Recent research points to the latter. In controlled studies of the immediate effects of full-day kindergarten, full-day kids do admittedly gain distinct, observable academic and behavioural advantages on halfday kids. But in longitudinal studies, which is what should concern us, the results are more mixed. Contrary to what fans of rushing children into a school setting would have you believe, the initial advantages don't explode over time, creating one cohort of bright, well-adjusted superchildren and another consisting of thuggish, sullen no-hopers. In every study, the initial advantages provided by full-day kindergarten diminish over time. Among experts, the debate is over whether they dwindle all the way to zero, or merely to near-insignificance.

As one might expect, Premier McGuinty has designed the full-day kindergarten program so that it has absolutely none of the cost-effectiveness advantages trumpeted by the early-education advocates who blazed a trail for him through the thickets of public opinion.
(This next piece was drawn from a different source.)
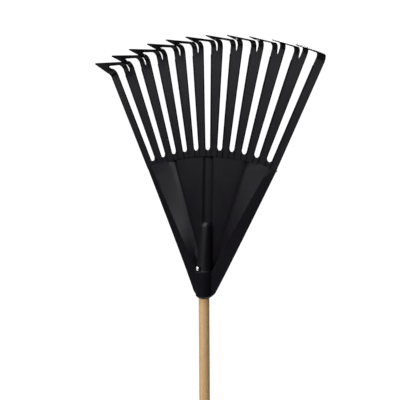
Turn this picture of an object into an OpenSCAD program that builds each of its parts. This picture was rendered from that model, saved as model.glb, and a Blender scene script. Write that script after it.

Even giving those advocates the benefit of their premises and letting them cherry-pick their favourite studies, the clearest possible message in the pedagogical literature on full-day kindergarten is that you neither need, nor want, a full-day kindergarten curriculum to be characterized by highly structured lessons in abstraction. The point is to create an environment orderly enough to let children engage in self-directed learning and small-group projects. They are there to get a low-intensity introduction to (a) getting along with each other, and (b) obeying adults who aren't Mom and Dad. But, of course, that mandate wouldn't sit well with degree-holding teacher-union members, dragging their fat pensions and bulletproof perquisites along behind them.

In short, the McGuinty government is introducing a policy that is questionably beneficial, and will be implemented in a deliberately inefficient way, at a time when Ontario literally cannot afford it. It's not the sort of legacy any premier should want.